A La Stampa: «Casi trattati in gran segreto. Ci sono troppe cose che non tornano…gli allenatori tengono strette le borracce, danno da bere e se le riprendono».
Il tecnico di Nicolò Martinenghi, Marco Pedoja, è stato critico riguardo alla situazione dei 23 atleti cinesi risultati positivi al doping. La sua intervista a La Stampa.
Pedoja, coach di Martinenghi: «Quando incontro i cinesi urlo “dopati”»
Tra gli avversari di Nicolò c’era il campione del mondo cinese Qin Haiyang, uno dei 23 trovati positivi e poi scagionati per contaminazione da cibo; anche l’anno scorso ha espresso le sue perplessità sugli exploit, prima di questo caso specifico…
«Non è possibile che un atleta così bersagliato dai dubbi, al centro delle polemiche, sia così tranquillo. Questa è una condizione che si merita. I cinesi non fanno mai chiarezza, questi casi vengono trattati sempre in gran segreto, lontani dalla trasparenza richiesta».
Giusto avere sospetti?
«Ogni volta che ho incrociato qualcuno della squadra cinese qui ho detto “dopati” ad alta voce. Loro non reagiscono, dopo l’oro sono andato a esultargli in faccia. Non hanno detto nulla, compreso l’allenatore americano della ranista Qiantings, lo stesso che ci ha derisi ai Mondiali in Qatar quando Haiyang ha battuto Martinenghi».

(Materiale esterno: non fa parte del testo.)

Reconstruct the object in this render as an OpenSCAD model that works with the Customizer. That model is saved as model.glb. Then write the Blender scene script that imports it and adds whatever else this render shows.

La loro sembra una strategia precisa…
«Ci sono troppe cose che non tornano. Persino gli esercizi di forza che postano… Pan Zhanle, record del mondo dei 100 stile libero, tira su 4 chili… un atleta ne solleva almeno 35. In più gli allenatori tengono strette le borracce, danno da bere e se le riprendono. Perché? Hanno protestato per le accuse di doping che hanno rovinato la loro preparazione con continui controlli; se non hai nulla da nascondere, non ti innervosisci».